This year, the GOP-led Senate Nominations Committee never even considered Ruth Ruggero Hughs, who left the office in May. Republicans have not explained why they passed on Hughs. But Democrats speculate it was her office’s oversight of the 2020 election, which saw Houston’s Harris County roll out novel early-voting methods now banned by the new GOP-backed elections law.

Abbott has yet to name a replacement. Spokeswoman Renae Eze said Abbott and his team continue to “carefully review all qualified applicants for Secretary of State to ensure the best representation for Texas.” Deputy Secretary of State Joe Esparza, a former Abbott staffer, is acting as interim. The office is still developing guidance for county election officials before the law kicks in later this year, spokesman Sam Taylor said.

The next secretary of state Abbott appoints is poised to oversee Texas’ first elections with the new law in place and likely won’t come up for Senate confirmation until after the 2022 cycle. Several major races are on the ballot next year, including the already contested primary races for governor, attorney general and agriculture commissioner.

Audit

How the secretary of state’s office will use its new powers remains to be seen.

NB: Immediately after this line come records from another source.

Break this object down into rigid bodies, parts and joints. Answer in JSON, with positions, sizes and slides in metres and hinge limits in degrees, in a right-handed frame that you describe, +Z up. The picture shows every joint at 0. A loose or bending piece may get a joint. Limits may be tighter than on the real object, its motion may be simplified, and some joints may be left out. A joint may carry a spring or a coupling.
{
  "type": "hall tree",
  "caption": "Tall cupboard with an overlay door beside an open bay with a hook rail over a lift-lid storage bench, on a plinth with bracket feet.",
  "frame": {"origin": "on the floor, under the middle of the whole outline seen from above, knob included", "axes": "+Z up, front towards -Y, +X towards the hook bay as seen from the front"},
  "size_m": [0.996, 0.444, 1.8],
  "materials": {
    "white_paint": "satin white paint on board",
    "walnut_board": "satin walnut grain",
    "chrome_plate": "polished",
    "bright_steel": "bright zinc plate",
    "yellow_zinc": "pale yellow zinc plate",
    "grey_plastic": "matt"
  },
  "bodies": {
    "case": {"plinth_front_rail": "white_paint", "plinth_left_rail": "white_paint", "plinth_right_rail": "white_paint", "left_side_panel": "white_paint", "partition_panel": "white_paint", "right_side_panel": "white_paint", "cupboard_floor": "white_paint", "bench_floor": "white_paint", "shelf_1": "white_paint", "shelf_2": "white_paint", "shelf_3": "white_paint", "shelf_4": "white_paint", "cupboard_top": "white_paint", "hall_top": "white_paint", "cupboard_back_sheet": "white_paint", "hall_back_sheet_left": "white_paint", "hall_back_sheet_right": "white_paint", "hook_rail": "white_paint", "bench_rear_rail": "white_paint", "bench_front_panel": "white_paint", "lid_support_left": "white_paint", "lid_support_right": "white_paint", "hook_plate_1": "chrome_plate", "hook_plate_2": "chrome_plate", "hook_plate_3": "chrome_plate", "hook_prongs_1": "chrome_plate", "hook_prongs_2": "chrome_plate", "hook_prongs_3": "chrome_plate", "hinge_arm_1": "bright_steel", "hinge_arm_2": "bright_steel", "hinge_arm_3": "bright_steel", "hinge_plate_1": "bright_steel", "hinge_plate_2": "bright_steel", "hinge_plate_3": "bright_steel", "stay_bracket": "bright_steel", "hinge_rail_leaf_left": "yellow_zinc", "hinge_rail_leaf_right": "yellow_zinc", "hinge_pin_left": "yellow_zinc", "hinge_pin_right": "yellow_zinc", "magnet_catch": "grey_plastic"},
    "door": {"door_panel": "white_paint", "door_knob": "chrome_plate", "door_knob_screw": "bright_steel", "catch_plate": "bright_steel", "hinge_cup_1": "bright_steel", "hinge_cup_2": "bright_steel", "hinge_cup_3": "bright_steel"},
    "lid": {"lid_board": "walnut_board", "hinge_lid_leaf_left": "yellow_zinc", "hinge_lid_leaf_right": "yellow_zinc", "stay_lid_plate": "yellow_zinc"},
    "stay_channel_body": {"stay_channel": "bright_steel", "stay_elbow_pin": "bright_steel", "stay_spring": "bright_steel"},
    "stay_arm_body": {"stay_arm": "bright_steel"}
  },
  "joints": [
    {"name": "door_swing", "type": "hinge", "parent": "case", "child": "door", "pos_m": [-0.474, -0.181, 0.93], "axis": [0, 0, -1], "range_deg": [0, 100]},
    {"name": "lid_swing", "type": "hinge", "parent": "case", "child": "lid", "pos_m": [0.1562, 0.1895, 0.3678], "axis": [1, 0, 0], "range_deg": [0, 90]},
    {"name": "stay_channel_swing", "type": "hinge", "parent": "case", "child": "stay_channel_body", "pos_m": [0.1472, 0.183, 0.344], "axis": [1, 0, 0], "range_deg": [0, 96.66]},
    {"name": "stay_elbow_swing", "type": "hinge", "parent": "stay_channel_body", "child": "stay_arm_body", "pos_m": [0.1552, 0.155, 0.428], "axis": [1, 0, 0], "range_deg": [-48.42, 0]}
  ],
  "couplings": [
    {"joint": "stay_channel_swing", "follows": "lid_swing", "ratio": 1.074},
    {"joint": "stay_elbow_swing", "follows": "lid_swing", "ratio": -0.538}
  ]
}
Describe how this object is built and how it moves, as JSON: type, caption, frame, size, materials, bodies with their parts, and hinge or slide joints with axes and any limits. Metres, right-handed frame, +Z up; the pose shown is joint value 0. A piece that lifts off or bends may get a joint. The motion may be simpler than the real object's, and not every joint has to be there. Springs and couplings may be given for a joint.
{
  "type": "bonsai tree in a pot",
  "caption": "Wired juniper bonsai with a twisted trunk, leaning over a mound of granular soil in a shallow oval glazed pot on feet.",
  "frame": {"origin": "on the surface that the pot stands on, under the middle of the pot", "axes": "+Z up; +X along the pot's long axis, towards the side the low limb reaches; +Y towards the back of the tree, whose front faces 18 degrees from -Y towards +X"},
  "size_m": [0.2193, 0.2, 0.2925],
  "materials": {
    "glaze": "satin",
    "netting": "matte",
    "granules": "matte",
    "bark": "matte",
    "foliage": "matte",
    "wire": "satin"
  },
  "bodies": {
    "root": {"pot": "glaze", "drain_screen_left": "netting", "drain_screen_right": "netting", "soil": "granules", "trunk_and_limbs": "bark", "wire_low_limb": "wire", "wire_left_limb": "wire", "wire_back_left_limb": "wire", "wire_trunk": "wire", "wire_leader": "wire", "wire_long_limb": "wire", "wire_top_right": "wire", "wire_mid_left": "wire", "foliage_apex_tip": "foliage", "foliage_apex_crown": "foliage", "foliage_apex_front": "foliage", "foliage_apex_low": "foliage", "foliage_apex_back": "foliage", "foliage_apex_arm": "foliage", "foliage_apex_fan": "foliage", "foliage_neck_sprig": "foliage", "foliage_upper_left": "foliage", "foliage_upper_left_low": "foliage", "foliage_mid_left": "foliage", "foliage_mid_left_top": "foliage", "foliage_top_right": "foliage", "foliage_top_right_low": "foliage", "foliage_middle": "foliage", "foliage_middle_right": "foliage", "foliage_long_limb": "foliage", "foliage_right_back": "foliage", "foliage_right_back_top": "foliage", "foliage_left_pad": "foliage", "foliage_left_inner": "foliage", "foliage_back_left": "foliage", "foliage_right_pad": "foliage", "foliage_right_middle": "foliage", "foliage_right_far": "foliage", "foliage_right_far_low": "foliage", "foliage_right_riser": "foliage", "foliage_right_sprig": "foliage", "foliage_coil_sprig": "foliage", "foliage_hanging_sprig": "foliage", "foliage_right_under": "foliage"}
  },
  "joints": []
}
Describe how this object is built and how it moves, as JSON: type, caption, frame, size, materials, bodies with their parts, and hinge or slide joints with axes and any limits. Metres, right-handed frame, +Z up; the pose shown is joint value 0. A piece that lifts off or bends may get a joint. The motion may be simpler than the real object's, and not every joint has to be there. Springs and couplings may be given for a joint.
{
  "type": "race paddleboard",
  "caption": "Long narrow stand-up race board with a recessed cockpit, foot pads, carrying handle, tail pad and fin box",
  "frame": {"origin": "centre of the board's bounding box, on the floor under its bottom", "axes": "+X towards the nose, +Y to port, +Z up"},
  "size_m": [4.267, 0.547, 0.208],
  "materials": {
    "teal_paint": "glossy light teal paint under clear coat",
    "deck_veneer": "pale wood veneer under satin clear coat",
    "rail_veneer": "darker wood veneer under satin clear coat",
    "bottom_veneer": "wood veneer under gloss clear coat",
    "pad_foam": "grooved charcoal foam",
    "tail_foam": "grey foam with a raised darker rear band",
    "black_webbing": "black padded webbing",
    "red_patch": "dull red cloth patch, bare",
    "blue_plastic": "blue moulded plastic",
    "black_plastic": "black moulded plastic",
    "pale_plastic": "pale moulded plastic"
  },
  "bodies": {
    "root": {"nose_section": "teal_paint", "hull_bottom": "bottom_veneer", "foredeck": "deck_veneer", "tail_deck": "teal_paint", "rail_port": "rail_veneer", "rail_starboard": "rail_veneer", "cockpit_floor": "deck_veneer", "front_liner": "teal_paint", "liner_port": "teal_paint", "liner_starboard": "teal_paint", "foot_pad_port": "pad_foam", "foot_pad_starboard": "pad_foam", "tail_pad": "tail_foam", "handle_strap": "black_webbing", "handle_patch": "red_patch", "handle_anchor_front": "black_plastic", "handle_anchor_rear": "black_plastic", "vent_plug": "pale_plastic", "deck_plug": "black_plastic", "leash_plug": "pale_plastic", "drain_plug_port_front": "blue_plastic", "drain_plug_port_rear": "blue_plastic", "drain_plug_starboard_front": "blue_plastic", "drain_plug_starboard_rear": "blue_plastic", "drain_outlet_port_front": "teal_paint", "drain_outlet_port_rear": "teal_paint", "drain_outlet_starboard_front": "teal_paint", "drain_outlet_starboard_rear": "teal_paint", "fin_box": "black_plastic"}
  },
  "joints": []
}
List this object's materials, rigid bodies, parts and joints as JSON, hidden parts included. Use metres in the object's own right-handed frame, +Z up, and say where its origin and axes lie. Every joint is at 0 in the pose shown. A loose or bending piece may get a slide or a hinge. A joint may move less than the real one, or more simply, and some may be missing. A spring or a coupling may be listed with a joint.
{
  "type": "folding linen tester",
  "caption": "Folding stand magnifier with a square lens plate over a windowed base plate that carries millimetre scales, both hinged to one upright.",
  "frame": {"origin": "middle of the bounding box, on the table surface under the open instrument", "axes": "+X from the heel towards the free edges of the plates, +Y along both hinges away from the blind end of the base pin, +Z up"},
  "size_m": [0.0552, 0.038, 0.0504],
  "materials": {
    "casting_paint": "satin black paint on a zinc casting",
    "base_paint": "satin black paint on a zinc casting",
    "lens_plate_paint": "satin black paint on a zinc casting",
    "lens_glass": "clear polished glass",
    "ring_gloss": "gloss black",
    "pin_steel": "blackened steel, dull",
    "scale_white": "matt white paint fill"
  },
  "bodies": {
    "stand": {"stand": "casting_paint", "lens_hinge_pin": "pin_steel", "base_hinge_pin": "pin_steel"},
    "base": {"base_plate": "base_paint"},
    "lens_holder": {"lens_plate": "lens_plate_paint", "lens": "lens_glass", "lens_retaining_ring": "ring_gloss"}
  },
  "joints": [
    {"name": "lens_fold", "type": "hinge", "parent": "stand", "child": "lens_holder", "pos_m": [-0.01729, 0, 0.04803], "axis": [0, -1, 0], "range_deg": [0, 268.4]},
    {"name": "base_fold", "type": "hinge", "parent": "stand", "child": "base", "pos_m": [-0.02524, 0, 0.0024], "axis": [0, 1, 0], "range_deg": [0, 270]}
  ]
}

One of the biggest tasks the office will take on is auditing elections.

The office must audit four random Texas counties after each midterm and presidential election and review not only that contest, but all elections from the previous two years in what could be a massive and costly undertaking.

At least two of the audited counties must have 300,000 residents or more, meaning the state’s 18 largest counties will be checked far more regularly than the rest.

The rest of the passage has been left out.